In the very process of writing “An Essay on the Development of Christian Doctrine, Newman realized that the Church that the Fathers wrote about was not the Anglican church that he had been brought up in, not any of the other Protestant churches, but the Catholic Church that his fellow Englishmen looked down upon. By the time he finished writing his book, Newman realized that he too had to “pope.” Like Alex Jones 150 years later, he felt he had no choice. The evidence of the Fathers was just too much to resist. And there is a lot of that evidence.
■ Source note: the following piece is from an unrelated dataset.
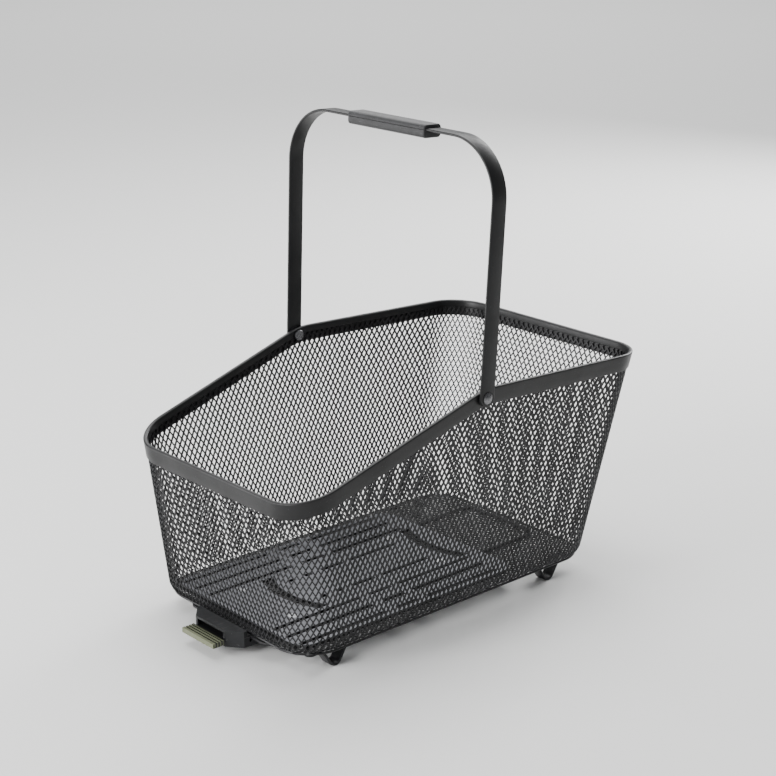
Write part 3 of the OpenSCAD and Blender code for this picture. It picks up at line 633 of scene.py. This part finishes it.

Karl wrote this story as way of introduction to a new patristic book by Jimmy Atkin:
In the standard edition in English, the writings of the Fathers fill 38 fat volumes of small print. Not light reading, for certain, but within those hundreds of thousands of words you can find all the proof you need for the historical continuity of the Catholic faith. But do you have the time—and stamina—to wade through that sea of words, to separate out the most valuable passages and to set them aside for your own edification and for the instruction of others?
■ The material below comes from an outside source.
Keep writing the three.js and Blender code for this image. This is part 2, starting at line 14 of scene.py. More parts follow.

( Clearly Karl has never been to a JP2 Group meeting in San Diego! 😉 )
Don’t worry. You don’t have to, because Jimmy Akin has done the work for you. In his newest book, “The Fathers Know Best”, Jimmy has collected all the key passages from the Fathers, more than 900 quotations in all. The material is organized by topic, so you easily can see what each of the ancient writers said about each Catholic belief. Within each topic, the quotations are organized chronologically, so you can follow how each doctrine developed and matured over time
I’ll admit I’m really quite excited by a book like this – a chance to sample snippets of many Church Fathers and discover new favourites 🙂
In addition, Jimmy provides brief biographies of nearly 100 Fathers, descriptions of dozens of early councils and Church documents, a concise history of the spread of early Christianity, a guide to nearly 30 ancient heresies, and maps showing you where the Fathers lived and worked.
Karl’s purpose in writing was to ensure a good launch for the book:
If a publisher can make a big splash right from the start, then a book has a chance to carry itself, so to speak, and to go from success to success. But if a publisher isn’t in a position to print many copies or to give the book the marketing oomph it needs, even the best book will languish. And “The Fathers Know Best” mustn’t languish, because it’s a book that can do an immense amount of good—both spiritual and intellectual—for countless thousands of people, both Catholic and non-Catholic.
That’s why I want to have a large first-run printing and an extensive right-out-of-the-gate marketing campaign. I want this book to “go viral” —because Christians of all stripes need it. To use a term common on the Internet, I want this book to “go viral,” which means to have publicity about it be self-sustaining so that more and more people can learn about—and learn from—this important book…. As I said, we need money to print a large number of copies of The Fathers Know Best—the more copies we order, the cheaper the unit cost and thus the lower we can set the retail price—and to undertake an extensive promotional campaign.
If you send Catholic Answers $50 they’ll send you:
- A copy of the book itself, of course, autographed by Jimmy Akin.
- An exclusive audio interview with Jimmy about the book and its background
I’m definitely going to do this and you can expect to see a review here shortly after I receive it. As Karl says:
Over the years, I’ve learned of many people who, having stumbled across the Fathers, found themselves compelled to go where they didn’t want to go—into the Catholic Church.